Posted January 27, 2012 in , , ,

By Josiah Ryan

Freshman Sen. Ron Johnson (R-Wis.) threatened once again this week to bring the Senate to a grinding halt if Democrats fails to produce a budget that can clear the upper chamber by April 15.

“If we haven’t passed a budget by April 15th this year, you can rest assured that on April 16th… I’ll start withholding my consent to draw attention to the issue that we have not passed a budget, that we are not seriously addressing the financial situation of this country,” said Johnson speaking at the Capitol. “It’s the minimum that the American people can expect or should expect.

“This is a national scandal,” continued Johnson. “[I]t is imperative that we get our federal budget under control. And the first step, the minimum thing that Congress should do, is follow the law that it passed to put discipline on itself and pass a budget.”

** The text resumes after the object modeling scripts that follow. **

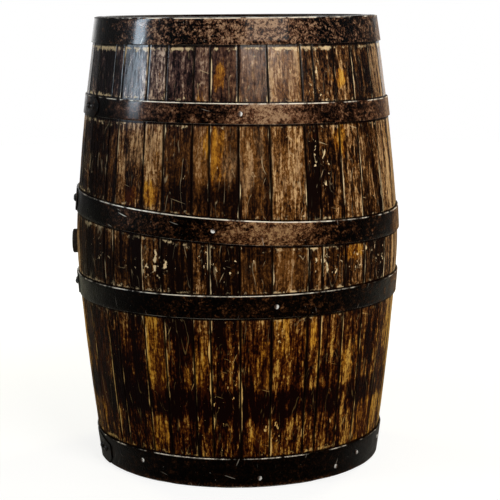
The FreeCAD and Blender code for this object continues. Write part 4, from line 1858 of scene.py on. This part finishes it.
    def planed(self, stave: Piece, node: str) -> None:
        """Plane the outer face of a stave flatter across its width.

        Args:
            stave: The stave.
            node: Name of its solid.
        """
        rows = coordinates(stave)
        start, end = self.span(node)
        half = math.radians(end - start) / 2
        offset = np.radians(turn_between(turn_of(rows), (start + end) / 2)) / half
        outer = self.bow.is_outer(rows, self.plane_reach)
        weigh_points(stave, "crown", np.where(outer, 1.0 - offset**2, 0.0))
        depth = -self.flatness * self.bow.bilge_radius * (1 - math.cos(half))
        apply_modifier(stave, "DISPLACE", strength=depth, mid_level=0.0, vertex_group="crown")
        stave.vertex_groups.clear()

    def dented(self, stave: Piece, texture: Texture) -> None:
        """Press slight dents into the outer face of a stave.

        Args:
            stave: The stave.
            texture: Where the dents are.
        """
        outer = self.bow.is_outer(coordinates(stave), self.dent_reach)
        weigh_points(stave, "outer", outer.astype(float))
        make_uneven(stave, texture, self.dent_depth, still=1.0, vertex_group="outer")
        stave.vertex_groups.clear()

    def bored(self, stave: Piece, centre: Vector, along: Vector, radius: float) -> None:
        """Bore a round hole through a stave.

        Args:
            stave: The stave to bore.
            centre: A point on the axis of the hole, in the wall.
            along: Direction of the axis.
            radius: Radius of the hole.
        """
        bpy.ops.mesh.primitive_cylinder_add(
            vertices=self.hole_sides,
            radius=radius,
            depth=4 * self.thickness,
            location=centre,
            rotation=along.to_track_quat("Z", "Y").to_euler(),
        )
        cutter = bpy.context.object
        settle_place(cutter)
        apply_modifier(stave, "BOOLEAN", operation="DIFFERENCE", object=cutter, solver="EXACT")
        discard(cutter)
        LOG.info("%s has its hole", stave.name)

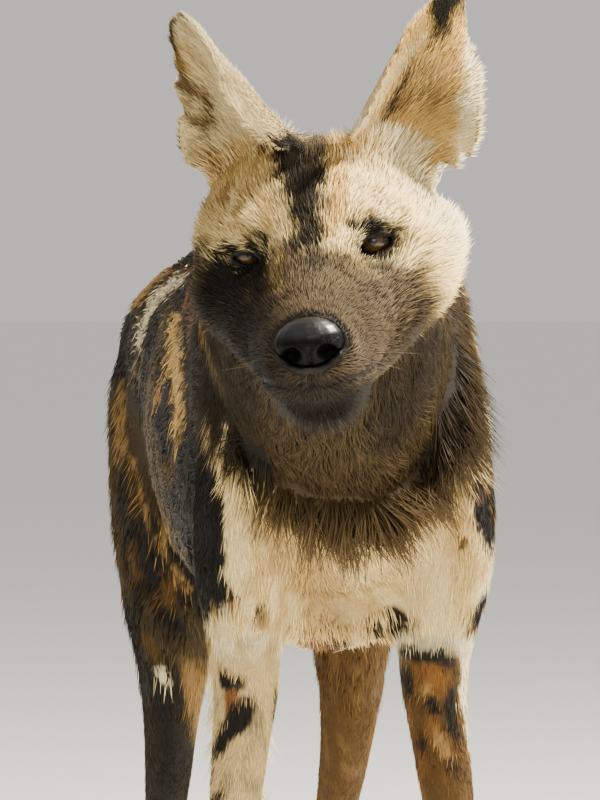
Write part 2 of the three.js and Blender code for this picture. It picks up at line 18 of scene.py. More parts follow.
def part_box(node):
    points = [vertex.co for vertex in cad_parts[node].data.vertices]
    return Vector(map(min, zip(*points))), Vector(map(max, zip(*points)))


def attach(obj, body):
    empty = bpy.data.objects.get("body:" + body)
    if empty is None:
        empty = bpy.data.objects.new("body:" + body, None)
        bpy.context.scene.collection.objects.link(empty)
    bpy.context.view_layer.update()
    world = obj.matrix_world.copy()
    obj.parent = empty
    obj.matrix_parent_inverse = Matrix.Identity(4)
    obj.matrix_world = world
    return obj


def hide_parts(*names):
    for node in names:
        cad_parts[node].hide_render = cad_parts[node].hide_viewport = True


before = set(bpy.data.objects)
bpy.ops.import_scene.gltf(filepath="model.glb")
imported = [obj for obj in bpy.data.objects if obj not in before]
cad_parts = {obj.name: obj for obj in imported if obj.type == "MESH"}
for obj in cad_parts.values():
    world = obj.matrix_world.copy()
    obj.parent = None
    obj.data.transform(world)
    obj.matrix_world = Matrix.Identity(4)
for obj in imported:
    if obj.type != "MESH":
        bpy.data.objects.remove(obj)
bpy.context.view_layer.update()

bl_info = {
    "name": "Wild dog",
    "version": (1, 0, 0),
    "blender": (4, 5, 0),
    "location": "3D View > Sidebar > Wild dog",
    "description": "Skin, coat, eyes, nose and claws of a life-size african wild dog",
    "category": "Object",
}

SEED = 11
BAKE_MAP = "OFBake"

# The viewer: where the camera stands and how it looks, in metres.
DISTANCE = 4.5
FORWARD = Vector((0.139, 0.990, 0.0)).normalized()
RIGHTWARD = Vector((0.990, -0.139, 0.0)).normalized()
AIM_SIDE = -0.00148
AIM_DROP = -0.0203
LENS = 334.0
SENSOR = 36.0
PICTURE = (600, 800)
FOCAL_PIXELS = LENS / SENSOR * PICTURE[1]

# The head's own frame: origin between the eyes, -Y forward, +Z up.
HEAD_PLACE = Vector((-0.04791, -0.43701, 0.640))
HEAD_YAW = -11.0
HEAD_PITCH = 10.0
HEAD_ROLL = -6.5
HEAD = (
    Matrix.Translation(HEAD_PLACE)
    @ Matrix.Rotation(math.radians(HEAD_YAW), 4, "Z")
    @ Matrix.Rotation(math.radians(HEAD_PITCH), 4, "X")
    @ Matrix.Rotation(math.radians(HEAD_ROLL), 4, "Y")
)
SHIFT = np.array((0.01709, -0.14301, 0.0))
CAMERA_PLACE = HEAD_PLACE - FORWARD * DISTANCE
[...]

Johnson was referring to the Congressional Budget Act of 1974, which requires the House and Senate to each pass budget resolutions with spending limits and revenue targets by April 15 for the next fiscal year.

Republicans in both chambers on Tuesday noted in advance of President Obama’s State of the Union address that it was by coincidence the 1,000-day anniversary of the last time Congress passed a budget by regular order.

Ranking member of the Senate Committee on the Budget Jeff Sessions (R-Ala.) suggested his Democratic counterpart Kent Conrad (D-N.D.) did not want to produce a concrete budget because it would reveal plans for out-of-control spending.

Conrad, however, hit back from the Senate floor arguing that the summer’s Budget Control Act included a budget for the next two years and in was in some respects more meaningful than a budget since it carries the force of law.

Johnson, however, dismissed that argument, claiming the Congressional Budget Act still needed to be satisfied with a real budget, passed by regular Senate order.

“It is a ridiculous notion to say that a hurried backroom deal replaces the budgeting process and committee markup in the Senate,” Johnson said. “Budgets aren’t just a single maximum number, but begin the process for Congress to identify the nation’s priorities and what resources will be spent to address them.”

Johnson has leveled several filibuster threats since entering the Senate last January, making good on at least one in June when he also objected to what he characterized as Democrats’ negligence on budgetary matters.

This article was published on The Hill.